SET PROBLEM ::
Copy exactly the lines of the material below that run from the one containing "Reconstruct the object" through the one containing "HALF_HEIGHT = PACKET_HEIGHT / 2". Copy no other lines.

*** LISTED ENTRIES ***

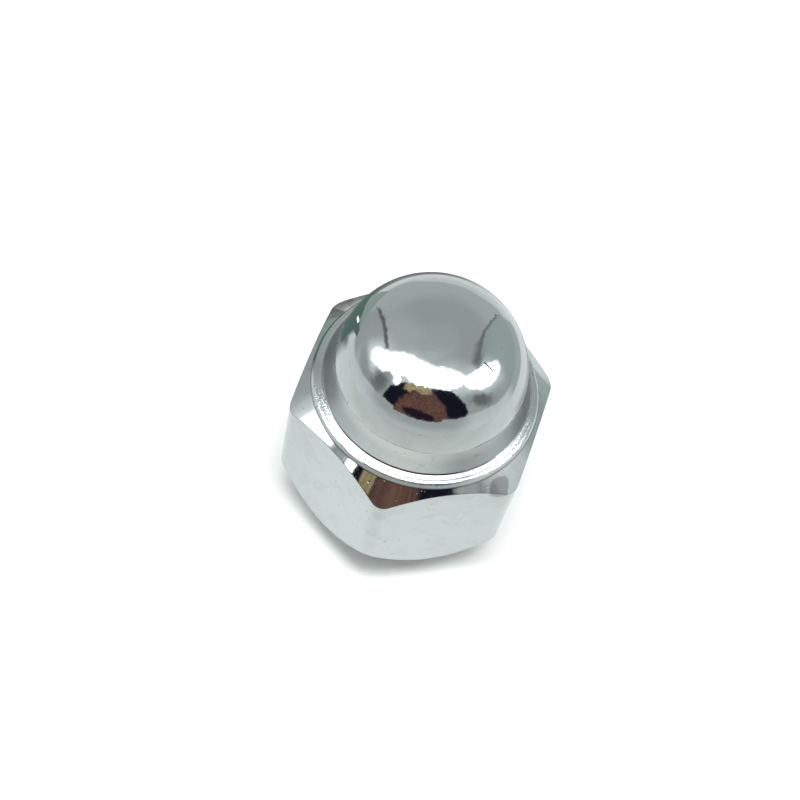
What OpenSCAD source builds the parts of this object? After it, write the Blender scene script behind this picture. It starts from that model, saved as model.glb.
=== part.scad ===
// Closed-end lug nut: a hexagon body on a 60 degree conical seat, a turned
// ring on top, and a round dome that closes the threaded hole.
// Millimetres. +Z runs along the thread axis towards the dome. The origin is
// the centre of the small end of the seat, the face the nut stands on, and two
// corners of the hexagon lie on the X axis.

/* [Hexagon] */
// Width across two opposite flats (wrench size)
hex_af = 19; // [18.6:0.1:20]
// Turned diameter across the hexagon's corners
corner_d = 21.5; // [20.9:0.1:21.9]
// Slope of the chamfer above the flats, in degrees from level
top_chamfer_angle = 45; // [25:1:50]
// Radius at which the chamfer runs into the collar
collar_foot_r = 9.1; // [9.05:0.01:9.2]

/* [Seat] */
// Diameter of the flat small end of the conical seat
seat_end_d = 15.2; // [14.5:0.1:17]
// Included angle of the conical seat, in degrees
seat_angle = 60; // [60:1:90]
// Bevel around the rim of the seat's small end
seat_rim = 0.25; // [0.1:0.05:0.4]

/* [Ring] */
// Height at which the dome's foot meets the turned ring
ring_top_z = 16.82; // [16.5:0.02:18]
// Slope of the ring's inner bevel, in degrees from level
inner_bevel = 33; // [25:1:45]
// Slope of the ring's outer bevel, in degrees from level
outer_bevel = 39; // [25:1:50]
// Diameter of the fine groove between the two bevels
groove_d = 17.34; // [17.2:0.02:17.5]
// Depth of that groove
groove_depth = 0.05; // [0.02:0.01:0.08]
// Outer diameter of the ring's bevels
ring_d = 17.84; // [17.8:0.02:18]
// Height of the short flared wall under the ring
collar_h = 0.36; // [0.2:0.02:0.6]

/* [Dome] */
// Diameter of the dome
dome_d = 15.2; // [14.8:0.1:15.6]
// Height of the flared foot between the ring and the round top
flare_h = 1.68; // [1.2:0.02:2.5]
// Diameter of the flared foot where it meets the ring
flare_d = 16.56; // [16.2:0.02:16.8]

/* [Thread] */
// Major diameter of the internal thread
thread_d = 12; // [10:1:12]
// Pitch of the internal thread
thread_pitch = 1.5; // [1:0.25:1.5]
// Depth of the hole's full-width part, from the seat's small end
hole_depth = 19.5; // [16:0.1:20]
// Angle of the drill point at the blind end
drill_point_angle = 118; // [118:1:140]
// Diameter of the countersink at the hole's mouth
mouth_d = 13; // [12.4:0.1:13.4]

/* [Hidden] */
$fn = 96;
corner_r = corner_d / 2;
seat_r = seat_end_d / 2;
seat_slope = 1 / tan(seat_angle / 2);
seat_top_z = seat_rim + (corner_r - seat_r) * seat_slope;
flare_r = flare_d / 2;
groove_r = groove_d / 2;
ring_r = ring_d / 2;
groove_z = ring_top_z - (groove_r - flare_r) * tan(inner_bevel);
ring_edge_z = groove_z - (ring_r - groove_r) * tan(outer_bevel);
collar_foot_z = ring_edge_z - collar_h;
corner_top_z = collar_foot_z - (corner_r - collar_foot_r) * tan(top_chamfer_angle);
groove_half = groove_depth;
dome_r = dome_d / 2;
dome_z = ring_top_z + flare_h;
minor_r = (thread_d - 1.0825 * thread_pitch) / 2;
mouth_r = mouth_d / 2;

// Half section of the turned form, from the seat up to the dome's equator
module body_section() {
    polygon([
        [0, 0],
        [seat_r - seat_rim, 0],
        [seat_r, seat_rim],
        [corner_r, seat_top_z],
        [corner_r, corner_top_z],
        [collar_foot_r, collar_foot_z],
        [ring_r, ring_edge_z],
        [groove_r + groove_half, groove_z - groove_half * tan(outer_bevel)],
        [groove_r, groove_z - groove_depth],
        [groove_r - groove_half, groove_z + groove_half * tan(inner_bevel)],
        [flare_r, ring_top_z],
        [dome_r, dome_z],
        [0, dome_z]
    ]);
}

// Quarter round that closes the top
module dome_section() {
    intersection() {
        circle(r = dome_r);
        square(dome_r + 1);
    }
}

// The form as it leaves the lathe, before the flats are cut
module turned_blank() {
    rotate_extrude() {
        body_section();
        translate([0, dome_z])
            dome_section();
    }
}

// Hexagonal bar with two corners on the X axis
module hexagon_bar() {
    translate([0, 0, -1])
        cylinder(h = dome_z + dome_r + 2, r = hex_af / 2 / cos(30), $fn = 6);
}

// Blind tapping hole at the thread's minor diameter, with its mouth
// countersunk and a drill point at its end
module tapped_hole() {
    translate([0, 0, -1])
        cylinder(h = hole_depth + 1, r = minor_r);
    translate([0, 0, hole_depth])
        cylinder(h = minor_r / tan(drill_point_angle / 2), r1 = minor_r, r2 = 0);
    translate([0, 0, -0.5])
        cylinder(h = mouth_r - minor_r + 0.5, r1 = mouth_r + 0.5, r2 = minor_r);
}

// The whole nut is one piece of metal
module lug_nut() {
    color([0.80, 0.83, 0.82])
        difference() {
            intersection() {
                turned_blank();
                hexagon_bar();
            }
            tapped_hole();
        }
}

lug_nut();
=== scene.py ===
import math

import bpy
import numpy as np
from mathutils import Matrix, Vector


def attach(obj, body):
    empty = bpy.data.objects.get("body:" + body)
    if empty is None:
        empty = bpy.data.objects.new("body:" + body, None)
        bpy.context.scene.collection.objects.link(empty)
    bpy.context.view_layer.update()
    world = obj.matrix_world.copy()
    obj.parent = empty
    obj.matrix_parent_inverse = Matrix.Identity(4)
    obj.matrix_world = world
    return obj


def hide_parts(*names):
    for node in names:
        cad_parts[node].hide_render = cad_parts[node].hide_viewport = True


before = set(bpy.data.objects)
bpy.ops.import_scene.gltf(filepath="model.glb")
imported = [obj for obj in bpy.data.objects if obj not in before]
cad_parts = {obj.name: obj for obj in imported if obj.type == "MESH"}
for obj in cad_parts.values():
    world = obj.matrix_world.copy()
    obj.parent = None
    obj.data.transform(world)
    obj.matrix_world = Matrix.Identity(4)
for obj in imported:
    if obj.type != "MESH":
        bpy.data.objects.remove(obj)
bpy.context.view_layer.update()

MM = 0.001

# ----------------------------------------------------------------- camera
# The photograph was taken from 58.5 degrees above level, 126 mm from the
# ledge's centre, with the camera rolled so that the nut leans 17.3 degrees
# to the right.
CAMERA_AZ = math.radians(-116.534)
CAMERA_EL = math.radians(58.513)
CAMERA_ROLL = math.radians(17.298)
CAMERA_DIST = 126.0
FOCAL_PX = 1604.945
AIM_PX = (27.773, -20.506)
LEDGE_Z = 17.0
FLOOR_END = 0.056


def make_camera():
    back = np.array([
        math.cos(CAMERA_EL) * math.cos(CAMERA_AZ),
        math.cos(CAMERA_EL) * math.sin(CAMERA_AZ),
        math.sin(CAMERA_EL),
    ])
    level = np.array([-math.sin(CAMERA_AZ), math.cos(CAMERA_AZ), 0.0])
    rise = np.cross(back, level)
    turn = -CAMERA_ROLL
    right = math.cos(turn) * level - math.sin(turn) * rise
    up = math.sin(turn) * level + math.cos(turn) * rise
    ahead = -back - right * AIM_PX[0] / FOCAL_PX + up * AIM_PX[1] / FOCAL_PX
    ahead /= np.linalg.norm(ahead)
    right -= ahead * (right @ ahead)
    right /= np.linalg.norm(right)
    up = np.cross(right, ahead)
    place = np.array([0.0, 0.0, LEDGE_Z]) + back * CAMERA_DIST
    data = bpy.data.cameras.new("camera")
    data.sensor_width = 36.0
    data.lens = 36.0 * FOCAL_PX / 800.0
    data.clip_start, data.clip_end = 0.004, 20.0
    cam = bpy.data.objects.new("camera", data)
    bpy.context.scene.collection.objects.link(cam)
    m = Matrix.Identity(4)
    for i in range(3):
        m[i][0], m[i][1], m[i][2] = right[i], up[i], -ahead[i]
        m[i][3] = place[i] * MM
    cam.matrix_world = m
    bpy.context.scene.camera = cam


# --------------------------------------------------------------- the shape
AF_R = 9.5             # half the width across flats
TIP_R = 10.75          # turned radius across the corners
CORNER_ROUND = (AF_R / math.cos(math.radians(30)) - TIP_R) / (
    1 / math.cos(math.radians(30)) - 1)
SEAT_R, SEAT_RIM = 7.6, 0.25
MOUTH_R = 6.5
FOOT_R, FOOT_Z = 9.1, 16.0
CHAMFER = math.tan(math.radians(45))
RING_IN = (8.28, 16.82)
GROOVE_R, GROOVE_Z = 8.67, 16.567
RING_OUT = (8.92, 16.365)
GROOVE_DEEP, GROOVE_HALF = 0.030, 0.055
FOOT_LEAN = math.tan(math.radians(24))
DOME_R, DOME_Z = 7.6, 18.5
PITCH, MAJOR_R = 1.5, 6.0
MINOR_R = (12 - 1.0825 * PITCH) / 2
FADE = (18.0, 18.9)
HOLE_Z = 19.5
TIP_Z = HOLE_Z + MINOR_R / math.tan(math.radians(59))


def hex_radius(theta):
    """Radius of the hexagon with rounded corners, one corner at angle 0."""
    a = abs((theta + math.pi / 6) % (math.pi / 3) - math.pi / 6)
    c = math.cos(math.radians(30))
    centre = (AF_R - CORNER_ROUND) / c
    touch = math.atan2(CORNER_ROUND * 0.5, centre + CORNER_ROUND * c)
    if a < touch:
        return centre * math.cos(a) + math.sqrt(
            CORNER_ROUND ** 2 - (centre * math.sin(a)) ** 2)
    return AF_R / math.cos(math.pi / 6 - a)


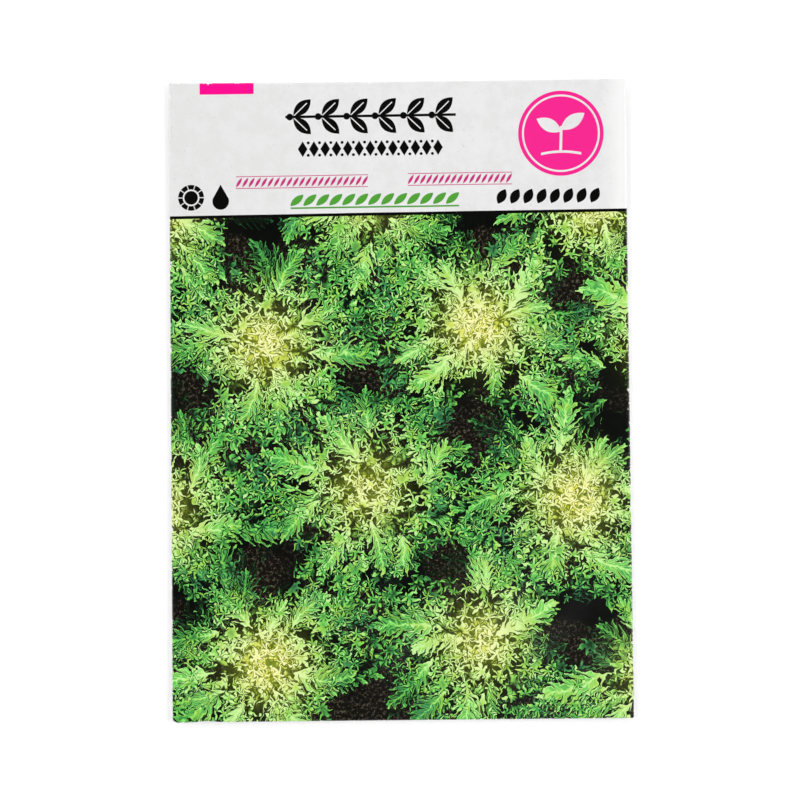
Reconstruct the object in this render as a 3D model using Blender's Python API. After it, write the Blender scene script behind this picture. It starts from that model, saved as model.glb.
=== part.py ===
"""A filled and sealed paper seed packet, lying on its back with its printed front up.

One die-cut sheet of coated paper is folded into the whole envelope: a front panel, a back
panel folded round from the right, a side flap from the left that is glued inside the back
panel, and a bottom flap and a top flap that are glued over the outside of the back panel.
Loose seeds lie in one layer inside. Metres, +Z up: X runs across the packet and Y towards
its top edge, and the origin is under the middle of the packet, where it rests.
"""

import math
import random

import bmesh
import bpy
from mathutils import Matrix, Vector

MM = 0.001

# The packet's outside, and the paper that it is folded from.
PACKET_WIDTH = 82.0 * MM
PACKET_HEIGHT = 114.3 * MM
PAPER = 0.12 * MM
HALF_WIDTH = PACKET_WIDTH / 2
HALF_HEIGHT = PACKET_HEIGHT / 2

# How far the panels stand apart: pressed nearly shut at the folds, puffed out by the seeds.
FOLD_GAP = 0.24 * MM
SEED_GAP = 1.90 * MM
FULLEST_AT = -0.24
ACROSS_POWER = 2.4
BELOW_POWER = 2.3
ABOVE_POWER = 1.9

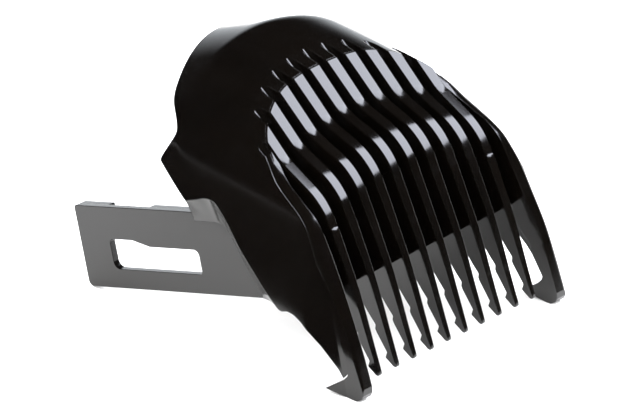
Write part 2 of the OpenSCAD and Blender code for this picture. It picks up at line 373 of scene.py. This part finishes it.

***

TASK SOLUTION ::
Reconstruct the object in this render as a 3D model using Blender's Python API. After it, write the Blender scene script behind this picture. It starts from that model, saved as model.glb.
=== part.py ===
"""A filled and sealed paper seed packet, lying on its back with its printed front up.

One die-cut sheet of coated paper is folded into the whole envelope: a front panel, a back
panel folded round from the right, a side flap from the left that is glued inside the back
panel, and a bottom flap and a top flap that are glued over the outside of the back panel.
Loose seeds lie in one layer inside. Metres, +Z up: X runs across the packet and Y towards
its top edge, and the origin is under the middle of the packet, where it rests.
"""

import math
import random

import bmesh
import bpy
from mathutils import Matrix, Vector

MM = 0.001

# The packet's outside, and the paper that it is folded from.
PACKET_WIDTH = 82.0 * MM
PACKET_HEIGHT = 114.3 * MM
PAPER = 0.12 * MM
HALF_WIDTH = PACKET_WIDTH / 2
HALF_HEIGHT = PACKET_HEIGHT / 2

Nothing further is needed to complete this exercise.